Elder son Bharath appeared in a London court last month, offering to put up his life’s savings of $68,000. Lawyers also said Nagarajan’s wife, Radha, had died by suicide on 21 April, days after Nagarajan’s arrest by counter-terrorism authorities in London. The court, however, decided against bail, noting, among other things, that some $28,000 in cash had been found in the Hayes house, along with evidence suggesting plans to leave for Lebanon or South Africa.
The cartel’s bosses
Ahmad’s own journey, in some senses, mirrors that of his accountant. The businessman’s family hails from the village of Haris, near Tibnin in war-torn southern Lebanon. The family moved to Sierra Leone, where Nazem Ahmad was born in 1956, to set up trading businesses. Ahmad himself moved to South Africa, where he is thought to have made a small—if not entirely transparent – fortune in diamonds.
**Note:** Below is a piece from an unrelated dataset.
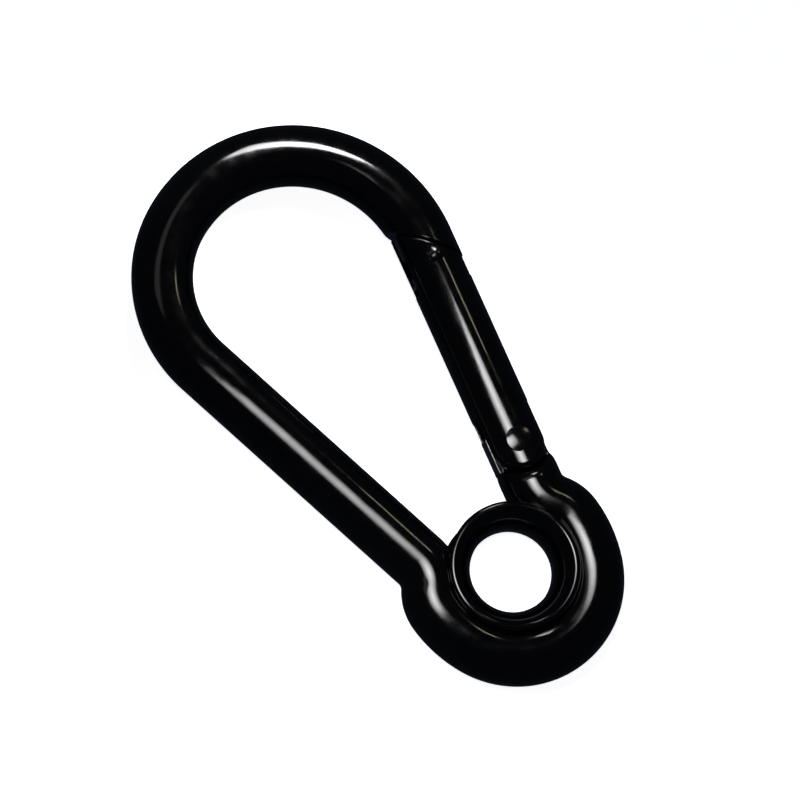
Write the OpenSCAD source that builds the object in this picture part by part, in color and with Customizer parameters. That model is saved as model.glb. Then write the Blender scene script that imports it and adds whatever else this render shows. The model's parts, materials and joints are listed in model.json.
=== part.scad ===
// Sprung snap hook: a bent round rod with a pressed-in eyelet and a hinged gate.
// The hook lies flat in the XY plane, and all sizes are in millimetres.
// +Z runs along the eyelet's bore, +Y from the eyelet to the bow, +X towards the gate.
// The origin is the middle of the eyelet's bore.

/* [Rod] */
// Diameter of the round rod that the hook is bent from
rod_d = 5.8; // [5.6:0.1:5.9]
// Lean of each straight arm from the Y axis, in degrees
arm_angle = 12.25; // [12:0.05:12.5]

/* [Bow] */
// Height of the bow's centre above the eyelet
bow_y = 33.1; // [32.8:0.1:34]
// Centreline radius of the bow over its crown and gate side
bow_r = 13; // [12.9:0.1:13.2]
// Centreline radius of the tighter bend between the crown and the plain arm
shoulder_r = 11.2; // [11:0.1:11.6]

/* [Eye loop] */
// Distance of the gate's axis from the eyelet's axis
gate_line = 5.4; // [5.3:0.1:5.6]
// Distance of the plain arm's axis from the eyelet's axis
arm_line = 5.1; // [5:0.1:5.2]
// Centreline radius of the loop's lower bend
loop_r = 7.5; // [7.5:0.1:7.7]
// Depth of that bend's centre below the eyelet
loop_drop = 0.6; // [0.5:0.05:0.7]
// Centreline radius of the loop's flatter flanks
flank_r = 11; // [10:0.5:12]
// Angle of the lower bend that each flank takes over, in degrees
flank_angle = 25; // [22:1:28]
// Centreline radius where a flank turns in towards an arm
hip_r = 3.1; // [3:0.1:3.3]
// Centreline radius of the reverse bend into each arm
corner_r = 3.5; // [3.3:0.1:4]

/* [Eyelet] */
// Radius of the eyelet's bore
bore_r = 3.95; // [3.8:0.05:3.95]
// Straight length of the bore between its two flares
bore_length = 1.2; // [0.8:0.1:1.6]
// Radius of the rolled edge of each flange
flange_r = 6; // [5.8:0.1:6.1]
// Radius of the curve that each flange flares out on
flare_r = 3.4; // [3.35:0.05:3.5]
// Room between the loop and the groove it sits in
seat_gap = 0.05; // [0.04:0.01:0.08]

/* [Gate] */
// Diameter of the gate's round bar
gate_d = 5.66; // [5.6:0.02:5.7]
// Distance of the hinge pin from where the bow meets the gate's line
hinge_drop = 21.25; // [21.2:0.05:21.4]
// Distance from the hinge pin to the latch pin
pin_span = 19.2; // [19:0.1:19.3]
// Height of the slanted parting face above the hinge pin, on the gate's axis
parting_y = 20.45; // [20.4:0.05:20.6]
// Lean of the parting face from square across the gate, in degrees
parting_angle = 39; // [38:0.5:40]
// Room between the gate and the rod's nose and shoulder
parting_gap = 0.09; // [0.08:0.01:0.12]
// Width of the slot in each end of the gate
slot_w = 2.2; // [2.15:0.05:2.3]
// Thickness of the rod's flattened tang and tongue, which sit in those slots
tang_t = 2; // [1.8:0.05:2]

/* [Pins] */
// Diameter of the hinge pin
hinge_pin_d = 2.3; // [2:0.1:2.3]
// Diameter of the latch pin
latch_pin_d = 1.5; // [1.3:0.1:1.5]
// Rise of each pin's domed end above its rim
dome_h = 0.4; // [0.3:0.05:0.45]
// Half length of a pin up to the rim of its dome
rim_z = 2.5; // [2.45:0.05:2.5]
// Running clearance between the hinge pin and the tang, on the radius
pin_gap = 0.05; // [0.03:0.01:0.08]
// Room round the latch pin in the tongue's notch, on the radius
notch_gap = 0.12; // [0.1:0.01:0.15]

/* [Spring and plunger] */
// Largest angle that the gate swings in, in degrees
open_angle = 42; // [40:1:42]
// Offset of the tang's cam face from the hinge pin, which sets the plunger's travel
cam_offset = 1.1; // [1:0.05:1.1]
// Radius of the tang's cam face
cam_r = 2.4; // [2.35:0.05:2.4]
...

Ahmad was arrested in 2003 on allegations of smuggling conflict diamonds but acquitted.
Likely, sources in the investigation told ThePrint, the worlds of the Lebanese businessman and the Madurai accountant collided in Nairobi.
Notably, the key figures in the network remain outside the reach of US law. Hind Ahmad, Ahmad’s daughter and owner of both Artual Gallery in Beirut and Dida in Côte d’Ivoire’s Abidjan, is alleged to have acted as a key broker of the art sales, together with her Congolese-French husband, Daud el-Riz. In one interview, she denied the art galleries were laundering money. “I sell paintings for $2,500, $5,000. Do you really think Hezbollah needs that?” she asked.
Firas Ahmad, the director of South Africa-based diamond company Mega Gems and Thula Uzwe Trading, together with his wife Rim Nasser, also remains out of the reach of US law. Like them, brother-in-law Rami Baker, who owns a Lebanese real-estate development conglomerate, is also protected by Hezbollah’s State-within-a-State power in the country.
The stories of cartel accountants often end badly for them—but also for their bosses. The all-powerful Sinaloa drug cartel of ganglord Joaquin “El Chapo” Guzman was dismantled by its chief accountant, Jesus Zambada Garcia. Testimony from Cali cartel accountant Guillermo Alejandro Pallomari González destroyed the organisation.